Be aware of what the light is doing and how it will affect your shot.
Different lighting techniques, even whilst photographing the same subject, can dramatically alter the image and the way in which people perceive it. Creating harsh shadows for instance can add "moodiness" to a photograph.
Watch what happens to a scene as the day moves on. The best times of day for landscape, architecture or outdoor portraits is always either early morning or early evening. The rising or setting sun creates such a warmth that I believe no filter can match it!
Set your sights on leaving the house early so that you can be where you want to be at either of these times. Have your camera set up in the position that you want as this light does not last long and you will have just minutes to get the right shot. If you are shooting digitally, take a bunch!
If you are shooting in the midday sun, try a skylight or warm filter such as 81 or 85. This will help keep the nasty rays at bay and add a more natural light to your photos. If you are lucky enough to have blue skies and bright sun, put a decent Polarising Filter on your lens. These can make a scene look truly fantastic if used correctly.
One common rule you may hear when it comes to lighting is do not shoot into the sun, forget that! You can get some fantastic shots by aiming directly at the sun, but just beware you don't hurt your eyes, and the myth that it can harm your sensor on your digital camera is just that...a myth. However, the best angle for most outdoor shots is with the sun directly behind you.
Try to keep your "human" subjects out of direct sunlight if you don't want just about every nook, cranny and wrinkle appearing in their facial portrait. Turn their back to the sun and either take a "spot" meter reading from just their face, step back and shoot, or take a normal reading and add fill in flash to get the correct exposure.
To get a spot reading, aim your camera at the subjects face and fill the frame with it, half press the shutter to get a reading, press the "exposure lock" button if your camera has one. Then move back to re-frame and don't dilly dally, the reading will go after 5 or so seconds, re-compose and shoot.
The focussing shouldn't be affected as it will refocus as you re-frame and press the shutter button, although the background will appear overexposed. If it is out of focus, try "zooming in" on the face instead of moving or switch your cameras metering to "spot" or "centre-weighted " if available.
Although it may be dark outside, there is still light to be captured, you just have to learn how to do it. Night photography can result in some stunning photos. It usually involves a tripod and long shutter speeds.

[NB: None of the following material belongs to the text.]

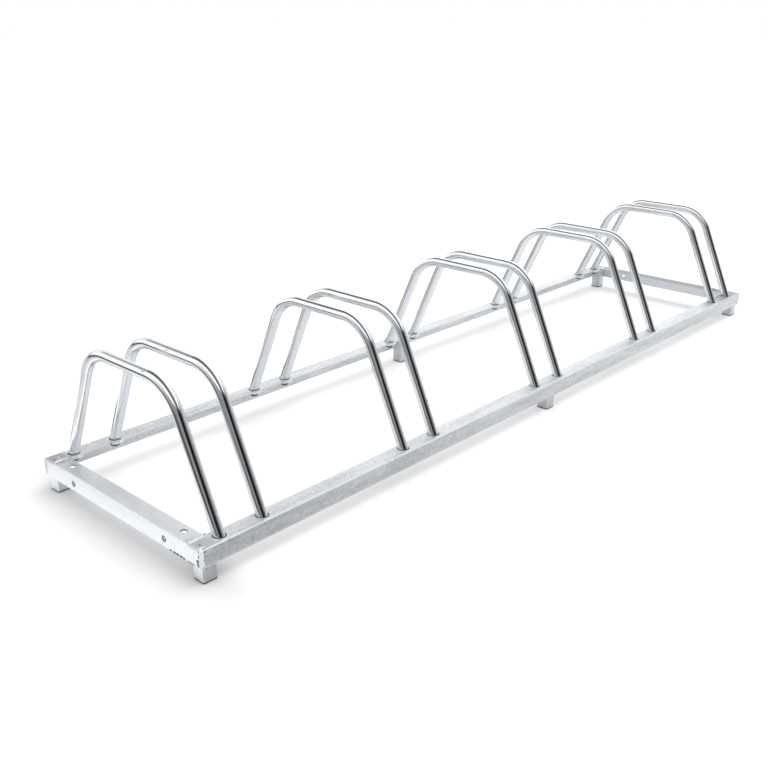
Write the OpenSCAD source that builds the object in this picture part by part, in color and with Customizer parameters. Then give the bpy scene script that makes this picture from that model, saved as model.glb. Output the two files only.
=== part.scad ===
// Floor-standing rack for five bicycles, welded from rolled steel angle and bent tube, galvanised.
// X runs along the rack, Y from front to back, Z up. The origin is on the floor under the middle.

/* [Wheel slots] */
// Distance between the middles of neighbouring wheel slots
slot_pitch = 395; // [340:5:450]
// Distance between the two hoop axes of one wheel slot
slot_gap = 80; // [66:1:100]

/* [Frame] */
// Depth of the frame over the two long rails
frame_w = 430; // [400:5:480]
// Width of each leg of the rolled angle
angle_leg = 30; // [28:1:40]
// Thickness of the rolled angle
angle_t = 3; // [2.5:0.25:4]
// Radius inside the corner of the angle
root_r = 5; // [3:0.5:6]
// Radius on the inner side of each leg's free edge
toe_r = 2.5; // [1:0.25:2.5]
// Radius on the outer corner of the angle
heel_r = 0.8; // [0.4:0.1:1.5]

/* [Hoops] */
// Outer diameter of the hoop tube
tube_d = 18; // [15:0.5:19]
// Wall of the hoop tube
tube_wall = 1.5; // [1:0.25:2.5]
// Height of the hoop's top bar axis above the rail tops
hoop_rise = 208; // [180:1:240]
// Lean of each hoop leg from the upright
lean = 24.5; // [18:0.5:28]
// Radius of each bend, on the tube axis
bend_r = 72; // [50:1:85]
// How much the bending shrinks the tube's diameter along each bend
bend_shrink = 0.1; // [0.05:0.05:0.4]
// How far the tube ends stand out under the rails, on the tube axis
tube_end = 5; // [4:0.5:10]
// Play of the leaning tube in its hole
hole_play = 0.5; // [0.2:0.1:1]
// How far each tube hole cuts into the inside radius of the angle
hole_bite = 2.2; // [0.5:0.1:2.3]

/* [Feet] */
// Width of the square foot tube
foot_w = 25; // [22:0.5:25]
// Wall of the square foot tube
foot_wall = 2; // [1.5:0.25:2.5]
// Outer corner radius of the square foot tube
foot_r = 3; // [2.5:0.25:4]
// How far the foot tube stands out below the frame
foot_drop = 25; // [15:1:60]
// Free space between a corner foot and the first hoop tube
foot_to_hoop = 8; // [7:0.5:30]

/* [Foot glides] */
// Thickness of the glide under the foot tube
glide_t = 2.5; // [2:0.25:6]
// Height of the glide's plug inside the foot tube
plug_h = 14; // [12:0.5:18]
// Wall of the hollow plug
plug_wall = 1.6; // [1.2:0.1:2.2]
// Space between the plug's body and the tube's bore
plug_gap = 0.7; // [0.5:0.1:1]
// Thickness of each sealing rib round the plug
rib_t = 0.9; // [0.6:0.1:1.2]

/* [Bolt holes] */
// Distance from the angle's outer face to the line of its bolt holes
hole_line = 16.5; // [15.5:0.5:18]
// Diameter of the holes in the upright leg of each end rail
side_hole_d = 9; // [6.5:0.5:10]
// Spacing of the two side holes
side_hole_span = 250; // [180:5:300]
// Diameter of the holes in the flat leg of each end rail
top_hole_d = 12; // [9:0.5:13]
// Spacing of the two top holes
top_hole_span = 305; // [240:5:320]

/* [Welds] */
// Leg length of the fillet welds
fillet = 3; // [2:0.25:3.5]
// Height of the butt weld beads above the steel
bead_h = 1; // [0.5:0.1:1.5]
// Width of the butt weld beads
bead_w = 6; // [4.5:0.5:7]

/* [Hidden] */
$fn = 64;

slots = 5;
eps = 0.01;
steel = [0.74, 0.76, 0.77];
weld_grey = [0.66, 0.68, 0.69];
plastic = [0.07, 0.07, 0.075];

// Heights
angle_bottom = glide_t + foot_drop;
rail_top = angle_bottom + angle_leg;
flange_bottom = rail_top - angle_t;

// Places along and across the rack
end_margin = angle_t + foot_w + foot_to_hoop + tube_d / 2;
frame_l = (slots - 1) * slot_pitch + slot_gap + 2 * end_margin;
half_l = frame_l / 2;
half_w = frame_w / 2;
foot_x = half_l - angle_t - foot_w / 2;
foot_y = half_w - angle_t - foot_w / 2;

// Hoop geometry: each leg axis passes its hole at the middle of the flange
hole_z = rail_top - angle_t / 2;
bar_z = rail_top + hoop_rise;
hoop_hole_d = tube_d / cos(lean) + angle_t * tan(lean) + hole_play;
leg_y = half_w - angle_t - root_r - hoop_hole_d / 2 + hole_bite;
corner_y = leg_y - (bar_z - hole_z) * tan(lean);
turn = 90 - lean;
tangent = bend_r * tan(turn / 2);
leg_len = (bar_z - hole_z) / cos(lean) - tangent;
stub = (angle_t / 2 + tube_end) / cos(lean);
bend_lap = 0.5;

function slot_x(slot) = (slot - (slots + 1) / 2) * slot_pitch;
function hoop_x(slot, side) = slot_x(slot) + side * slot_gap / 2;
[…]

When using a flashgun or speedlite, there is a tendency to always just slap it on the camera and fire away. This inevitably causes harsh shadows to the left or right of your subject making it obvious that flash was used. A quick and simple way around this is to bounce the flash from a reflective surface and back onto your subject. By doing this, you get a more even illumination with no harsh shadows.
Also, even though it may look strange, and feel strange at first, use your flash outside in daylight. This will eliminate any shadows and is great for fill in flash on bright, sunny days. Use it anywhere that there are deep shadows or areas of particularly bad lighting. I always try to have a flash unit with me wherever I go.
Photography is all about capturing light, learn to use the light to your advantage, or use flashgun(s) to manipulate the light yourself. Without light, you end up with just a black photo.